Select lines where the word "Blender" appears.

### DATASET EXTRACT

+ + +

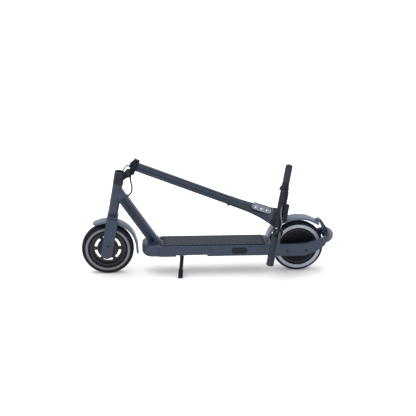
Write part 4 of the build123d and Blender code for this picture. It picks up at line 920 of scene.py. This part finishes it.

+ + +

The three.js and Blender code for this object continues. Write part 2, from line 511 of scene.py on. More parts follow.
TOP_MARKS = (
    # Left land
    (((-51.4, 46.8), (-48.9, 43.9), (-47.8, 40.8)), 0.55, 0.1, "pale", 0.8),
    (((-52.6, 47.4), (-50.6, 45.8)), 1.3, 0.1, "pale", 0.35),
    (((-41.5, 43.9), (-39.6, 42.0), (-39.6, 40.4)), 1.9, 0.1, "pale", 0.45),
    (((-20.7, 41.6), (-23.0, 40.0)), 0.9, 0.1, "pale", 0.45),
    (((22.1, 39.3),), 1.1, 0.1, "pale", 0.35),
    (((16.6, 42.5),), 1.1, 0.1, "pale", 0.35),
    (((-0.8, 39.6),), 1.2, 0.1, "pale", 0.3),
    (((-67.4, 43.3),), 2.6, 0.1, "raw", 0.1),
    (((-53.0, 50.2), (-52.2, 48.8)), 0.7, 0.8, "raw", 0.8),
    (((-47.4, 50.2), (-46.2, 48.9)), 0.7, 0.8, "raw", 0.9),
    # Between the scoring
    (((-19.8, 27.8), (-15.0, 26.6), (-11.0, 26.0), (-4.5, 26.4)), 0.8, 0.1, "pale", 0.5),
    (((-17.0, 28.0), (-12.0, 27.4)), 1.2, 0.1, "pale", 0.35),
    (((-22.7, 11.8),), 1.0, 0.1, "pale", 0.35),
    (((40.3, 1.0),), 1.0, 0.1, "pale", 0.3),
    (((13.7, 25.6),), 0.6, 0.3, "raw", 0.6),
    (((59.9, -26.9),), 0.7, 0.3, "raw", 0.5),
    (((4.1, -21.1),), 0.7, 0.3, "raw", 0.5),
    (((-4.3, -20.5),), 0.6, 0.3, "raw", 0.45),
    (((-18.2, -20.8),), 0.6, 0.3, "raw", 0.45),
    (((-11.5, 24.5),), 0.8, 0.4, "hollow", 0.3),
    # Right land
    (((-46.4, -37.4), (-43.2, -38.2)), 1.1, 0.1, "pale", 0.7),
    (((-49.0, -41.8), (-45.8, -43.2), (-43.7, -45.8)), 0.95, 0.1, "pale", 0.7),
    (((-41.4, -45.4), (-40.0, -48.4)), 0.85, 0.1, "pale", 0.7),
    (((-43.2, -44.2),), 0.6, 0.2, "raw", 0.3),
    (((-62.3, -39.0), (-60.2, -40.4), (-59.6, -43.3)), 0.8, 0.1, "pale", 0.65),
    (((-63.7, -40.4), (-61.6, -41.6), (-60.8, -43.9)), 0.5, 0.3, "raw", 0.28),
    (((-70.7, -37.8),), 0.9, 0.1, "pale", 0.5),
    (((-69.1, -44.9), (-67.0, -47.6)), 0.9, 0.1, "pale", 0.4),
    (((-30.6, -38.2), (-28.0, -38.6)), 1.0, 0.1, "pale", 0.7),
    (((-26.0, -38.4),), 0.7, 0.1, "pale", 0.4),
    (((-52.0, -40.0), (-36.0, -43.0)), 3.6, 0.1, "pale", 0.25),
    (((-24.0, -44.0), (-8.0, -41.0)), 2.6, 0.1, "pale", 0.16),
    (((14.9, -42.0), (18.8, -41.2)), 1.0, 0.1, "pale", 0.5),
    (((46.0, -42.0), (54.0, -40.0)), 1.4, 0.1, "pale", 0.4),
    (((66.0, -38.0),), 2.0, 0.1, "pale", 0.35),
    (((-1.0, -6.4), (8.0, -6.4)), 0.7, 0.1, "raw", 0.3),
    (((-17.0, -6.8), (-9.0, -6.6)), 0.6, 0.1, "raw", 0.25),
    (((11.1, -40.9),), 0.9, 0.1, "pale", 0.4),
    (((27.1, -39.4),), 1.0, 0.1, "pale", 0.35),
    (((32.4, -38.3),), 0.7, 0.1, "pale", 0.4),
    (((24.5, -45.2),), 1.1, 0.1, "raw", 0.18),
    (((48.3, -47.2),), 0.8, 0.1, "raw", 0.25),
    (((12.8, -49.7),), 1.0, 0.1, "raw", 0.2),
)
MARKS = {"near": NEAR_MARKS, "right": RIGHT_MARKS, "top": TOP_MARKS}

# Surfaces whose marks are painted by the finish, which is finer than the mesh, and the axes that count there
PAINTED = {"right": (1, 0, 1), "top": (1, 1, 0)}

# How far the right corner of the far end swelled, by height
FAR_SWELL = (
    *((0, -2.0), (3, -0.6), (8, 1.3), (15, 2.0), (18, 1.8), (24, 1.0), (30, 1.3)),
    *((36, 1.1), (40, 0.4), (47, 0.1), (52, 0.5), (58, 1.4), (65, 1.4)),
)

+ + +

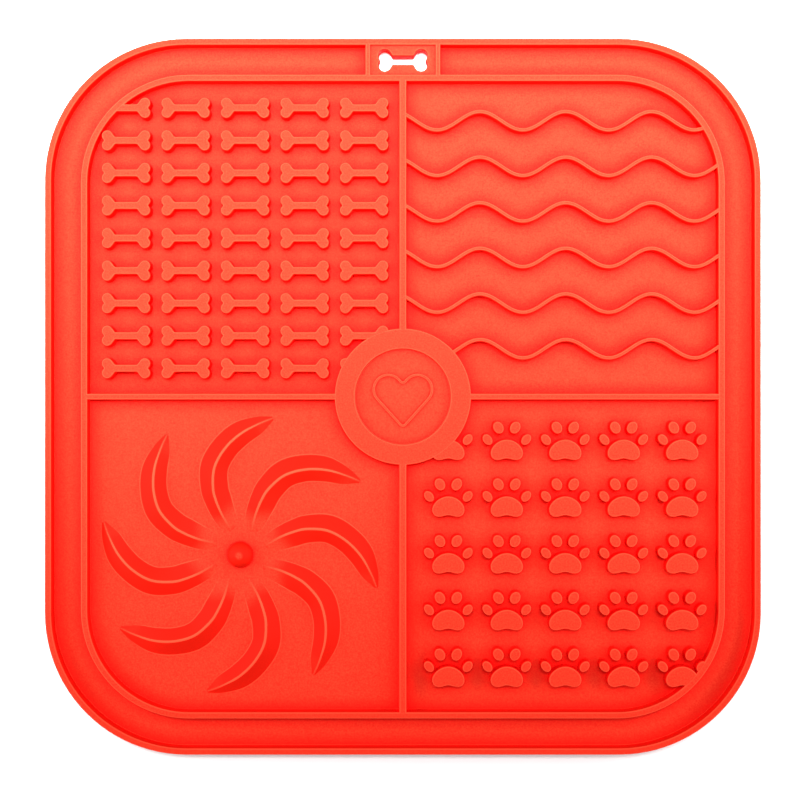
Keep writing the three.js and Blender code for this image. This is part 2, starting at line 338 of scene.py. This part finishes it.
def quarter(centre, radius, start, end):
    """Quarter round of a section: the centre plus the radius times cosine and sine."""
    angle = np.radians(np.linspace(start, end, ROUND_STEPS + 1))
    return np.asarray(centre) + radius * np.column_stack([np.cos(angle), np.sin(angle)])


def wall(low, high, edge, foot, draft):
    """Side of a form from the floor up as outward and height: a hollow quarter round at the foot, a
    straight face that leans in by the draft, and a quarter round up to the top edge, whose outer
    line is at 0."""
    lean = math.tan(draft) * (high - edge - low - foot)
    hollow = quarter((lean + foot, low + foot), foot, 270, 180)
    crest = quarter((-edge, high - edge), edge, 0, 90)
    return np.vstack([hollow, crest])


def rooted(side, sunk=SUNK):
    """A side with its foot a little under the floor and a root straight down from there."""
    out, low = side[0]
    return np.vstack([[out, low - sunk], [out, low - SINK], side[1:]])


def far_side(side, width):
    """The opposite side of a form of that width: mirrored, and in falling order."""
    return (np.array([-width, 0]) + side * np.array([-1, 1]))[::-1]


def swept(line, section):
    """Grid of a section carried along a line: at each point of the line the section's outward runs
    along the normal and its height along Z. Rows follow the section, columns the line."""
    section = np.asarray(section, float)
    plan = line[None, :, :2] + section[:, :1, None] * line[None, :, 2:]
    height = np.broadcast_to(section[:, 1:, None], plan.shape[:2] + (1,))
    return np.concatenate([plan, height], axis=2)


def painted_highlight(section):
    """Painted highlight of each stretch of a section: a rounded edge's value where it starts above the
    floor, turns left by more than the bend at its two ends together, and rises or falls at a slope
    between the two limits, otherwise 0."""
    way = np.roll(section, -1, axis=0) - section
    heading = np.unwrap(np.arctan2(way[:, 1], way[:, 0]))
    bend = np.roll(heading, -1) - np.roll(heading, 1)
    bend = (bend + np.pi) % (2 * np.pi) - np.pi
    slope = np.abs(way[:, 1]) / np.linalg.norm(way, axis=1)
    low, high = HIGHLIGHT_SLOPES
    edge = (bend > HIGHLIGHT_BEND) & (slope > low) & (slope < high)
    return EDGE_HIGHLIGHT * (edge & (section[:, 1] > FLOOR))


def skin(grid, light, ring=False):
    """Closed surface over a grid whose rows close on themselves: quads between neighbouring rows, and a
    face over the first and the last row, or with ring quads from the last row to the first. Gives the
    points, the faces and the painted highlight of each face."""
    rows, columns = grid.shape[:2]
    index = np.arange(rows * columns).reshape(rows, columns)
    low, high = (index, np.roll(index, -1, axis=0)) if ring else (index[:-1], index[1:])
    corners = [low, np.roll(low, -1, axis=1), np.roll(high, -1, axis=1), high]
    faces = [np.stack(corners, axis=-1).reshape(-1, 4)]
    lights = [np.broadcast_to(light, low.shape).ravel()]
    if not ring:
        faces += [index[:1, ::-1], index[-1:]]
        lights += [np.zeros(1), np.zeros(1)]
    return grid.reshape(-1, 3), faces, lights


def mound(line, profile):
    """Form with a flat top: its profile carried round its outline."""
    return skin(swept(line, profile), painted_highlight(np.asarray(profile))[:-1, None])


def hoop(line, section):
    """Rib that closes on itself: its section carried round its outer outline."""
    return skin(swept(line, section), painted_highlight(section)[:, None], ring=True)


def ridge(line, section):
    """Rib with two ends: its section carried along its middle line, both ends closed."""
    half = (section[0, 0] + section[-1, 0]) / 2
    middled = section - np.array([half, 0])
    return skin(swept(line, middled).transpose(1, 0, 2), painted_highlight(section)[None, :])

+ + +

### FINISHED EXERCISE
Write part 4 of the build123d and Blender code for this picture. It picks up at line 920 of scene.py. This part finishes it.
The three.js and Blender code for this object continues. Write part 2, from line 511 of scene.py on. More parts follow.
Keep writing the three.js and Blender code for this image. This is part 2, starting at line 338 of scene.py. This part finishes it.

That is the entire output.